A new paper in the Journal of Experimental Biology led by Claudio Lazzari from the University of Tours, France, now shows mosquitoes can be conditioned to be attracted to DEET.
This provides an important piece of the puzzle in our understanding of how DEET works, and hints that this important mozzie repellent could have a vulnerability.
A vital tool that's not fully understoodInsect repellents are a major method of protection against mosquito-borne diseases including malaria, dengue, chikungunya, Ross River virus, Japanese encephalitis virus and more. Many of these diseases are expanding on a global scale due to travel, urbanisation and climate change.
Female mosquitoes transmit parasites and viruses when they feed on vertebrate blood, which they need to provide proteins for egg development. To find their next blood meal, mosquitoes are strongly attracted to odours and physical cues emitted by warm-blooded“hosts”, including humans.
These include carbon dioxide we exhale, lactic acid in our sweat, and a complex combination of other chemicals that varies between people. Mosquitoes detect all these with sensory organs located in their antennae, proboscis (the pointy mouth part they use to suck blood) and the maxillary palps that flank it.
DEET has been in widespread commercial use since the 1950s, but there's a lot of scientific debate over how exactly it works as a mozzie repellent. Is it blocking the odour of the host, is it toxic to the mosquito, or something else?
In 2008, groundbreaking research showed DEET blocks the response of sensory neurons to host odours in mosquitoes and vinegar flies. This means DEET is likely“confusing” the mosquito rather than repelling it. A couple of years later, scientists found a small portion of mosquitoes exposed to DEET are insensitive to it, and it's a heritable trait.
This means mosquitoes do have a physiological response to DEET. But there are also signs some of the mozzie reactions are behavioural. In one study, mosquitoes exposed to DEET were less sensitive to it if exposed again within three hours. This hints they can temporarily get used to the chemical.

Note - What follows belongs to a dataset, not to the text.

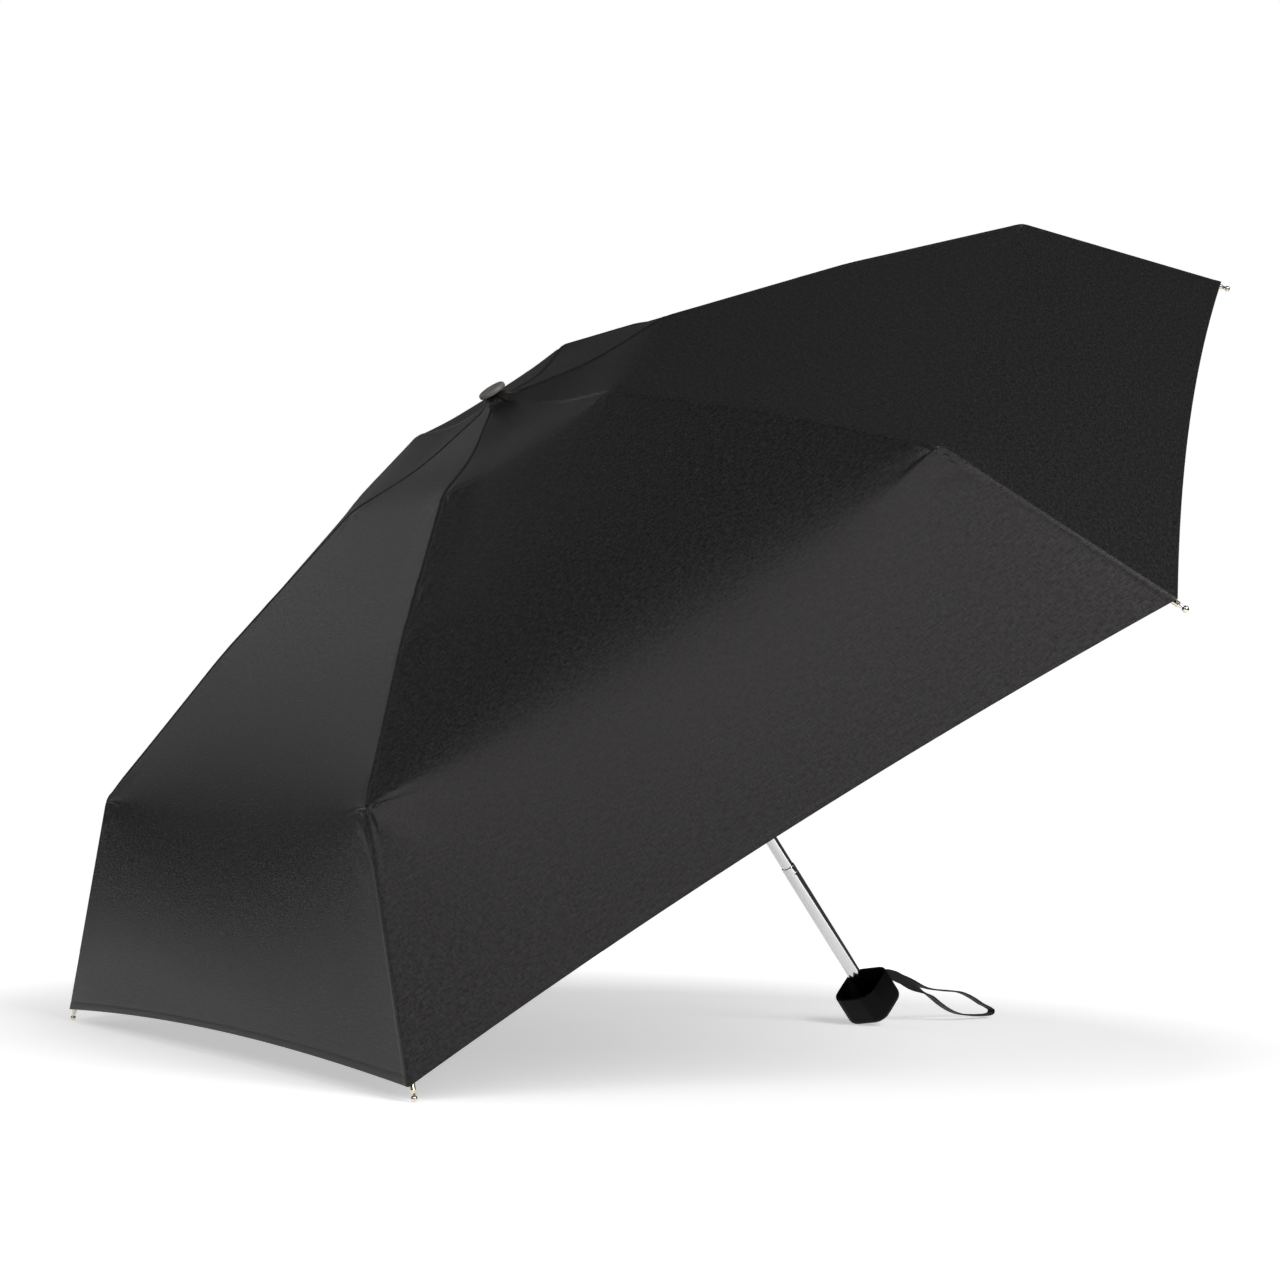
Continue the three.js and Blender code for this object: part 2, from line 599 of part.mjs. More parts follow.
/** The ribbon stands on edge at the cup, then turns a quarter, so that its loop lies open. */
function strap(start) {
  const points = strapRoute.map(([x, y, z]) => new THREE.Vector3(start.x + x, start.y + y, z));
  const curve = new THREE.CatmullRomCurve3(points);
  const rings = [];
  for (let s = 0; s <= STRAP_STEPS; s++) {
    const centre = curve.getPointAt(s / STRAP_STEPS);
    const forward = curve.getTangentAt(s / STRAP_STEPS);
    const across = new THREE.Vector3(0, 1, 0).addScaledVector(forward, -forward.y).normalize();
    const up = forward.clone().cross(across);
    const turn = THREE.MathUtils.smoothstep(centre.x - start.x, TWIST_START, TWIST_END) * Math.PI / 2;
    const wide = up.clone().multiplyScalar(Math.cos(turn)).addScaledVector(across, Math.sin(turn));
    const thick = across.clone().multiplyScalar(Math.cos(turn)).addScaledVector(up, -Math.sin(turn));
    rings.push([[-1, -0.8], [-0.6, -1], [0.6, -1], [1, -0.8], [1, 0.8], [0.6, 1], [-0.6, 1], [-1, 0.8]]
      .map(([a, b]) => centre.clone()
        .addScaledVector(thick, a * RIBBON_THICK / 2)
        .addScaledVector(wide, b * RIBBON_WIDTH / 2)));
  }
  return loft(rings);
}

const anchorMouth = new THREE.Vector3(anchorFace + GAP, 0, ANCHOR_HEIGHT)
  .applyMatrix4(anchorFrame.matrixWorld);
addMesh(foldingUmbrella, 'wrist_strap', strap(anchorMouth), ribbon);

export default foldingUmbrella;
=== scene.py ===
"""Looks of the folding umbrella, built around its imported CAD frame.

Shapes are designed in the umbrella's own frame, in millimetres: z runs up the shaft from 0 at the top
of the canopy, and rib 1 and rib 6 lie 30 degrees to either side of +x. row() lays them down.
"""

import json
import math

import bmesh
import bpy
import numpy as np
from mathutils import Matrix, Vector, noise


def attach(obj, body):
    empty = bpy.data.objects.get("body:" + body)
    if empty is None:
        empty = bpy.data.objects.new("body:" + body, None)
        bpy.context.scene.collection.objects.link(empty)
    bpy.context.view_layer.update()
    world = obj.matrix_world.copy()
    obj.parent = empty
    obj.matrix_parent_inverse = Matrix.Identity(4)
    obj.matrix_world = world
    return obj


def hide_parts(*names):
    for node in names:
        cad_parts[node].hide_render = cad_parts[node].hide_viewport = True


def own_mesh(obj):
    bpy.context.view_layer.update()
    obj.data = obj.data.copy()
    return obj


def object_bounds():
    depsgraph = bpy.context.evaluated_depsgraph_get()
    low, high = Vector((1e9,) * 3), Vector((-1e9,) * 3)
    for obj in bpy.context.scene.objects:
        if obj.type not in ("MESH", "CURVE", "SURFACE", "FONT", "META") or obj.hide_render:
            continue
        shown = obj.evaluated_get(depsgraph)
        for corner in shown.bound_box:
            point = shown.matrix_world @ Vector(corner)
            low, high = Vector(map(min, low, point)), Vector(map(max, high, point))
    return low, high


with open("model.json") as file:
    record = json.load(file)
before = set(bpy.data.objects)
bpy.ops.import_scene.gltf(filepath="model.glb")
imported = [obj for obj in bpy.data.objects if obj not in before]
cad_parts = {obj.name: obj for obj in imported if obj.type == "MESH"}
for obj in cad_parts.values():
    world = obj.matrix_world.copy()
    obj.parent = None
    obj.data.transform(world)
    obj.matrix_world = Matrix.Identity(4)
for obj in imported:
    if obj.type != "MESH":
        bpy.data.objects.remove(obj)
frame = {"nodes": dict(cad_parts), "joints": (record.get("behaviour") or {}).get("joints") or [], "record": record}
CAD_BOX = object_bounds()

JOINTS = {j["name"]: j for j in frame["joints"]}
MOUNTS = {m["name"]: m for m in frame["record"]["mounts"]}
RIBS = 6
MM = 0.001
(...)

What did the new study find?The new study shows it's possible to condition mosquitoes to bite more if they're repeatedly exposed to DEET during a blood meal. Not only does this tell us more about how it repels mosquitoes, but it raises the prospect mosquitoes may actually be attracted towards DEET in some cases.
First, the researchers developed a behavioural test. They kept mosquitoes in tiny cages and moved a food target (a warm bag of blood) towards them, recording proboscis movements when they sensed the target. This was the“biting attempt response”.
To test things further, the team ran a classical conditioning experiment. Mosquitoes were run through one of five“training programs” exposing them to various combinations of an unconditioned stimulus (heat), a conditioned stimulus (short exposure to DEET in a plume of air) and a reward (a short opportunity to feed on blood).
Here's where it gets surprising. The mosquitoes whose training program included a squirt of DEET while they were already feeding on blood, afterwards had a significantly higher biting response when exposed to DEET again.
If the mosquitoes were exposed to DEET before being offered the blood bag, none of them tried to bite it.
Then, one of the researchers boldly offered her hands up for testing. One of the hands was treated with DEET. About 50% of the mosquitoes who went through the DEET-blood meal training program tried to bite the hand coated in DEET. By contrast, 100% of untrained mozzies avoided the hand covered in DEET and went for the clean one instead.
What does all this mean?It's well established mosquitoes can learn and retain information. What they learn about hosts and their environment can in turn have an impact on disease transmission.
This study indicates DEET doesn't just affect mosquitoes physiologically. There's a cognitive response as well, which could be an important part of how it works.
The authors raise the possibility – if the concentration of DEET is not high enough to repel mosquitoes but they still sense it during a blood meal, would these mosquitoes then be more likely to bite people who smell of DEET?
It's important to note the study happened in highly controlled lab conditions, and the training program the mozzies underwent may not reflect everyday scenarios. Future studies should try and come up with test conditions that better represent real-world situations to see if these results hold up.
At a time when mosquito-borne diseases are on the rise, DEET still provides highly effective protection. What this study contributes is an improved understanding of how DEET works – and how we might improve insect repellents in the future.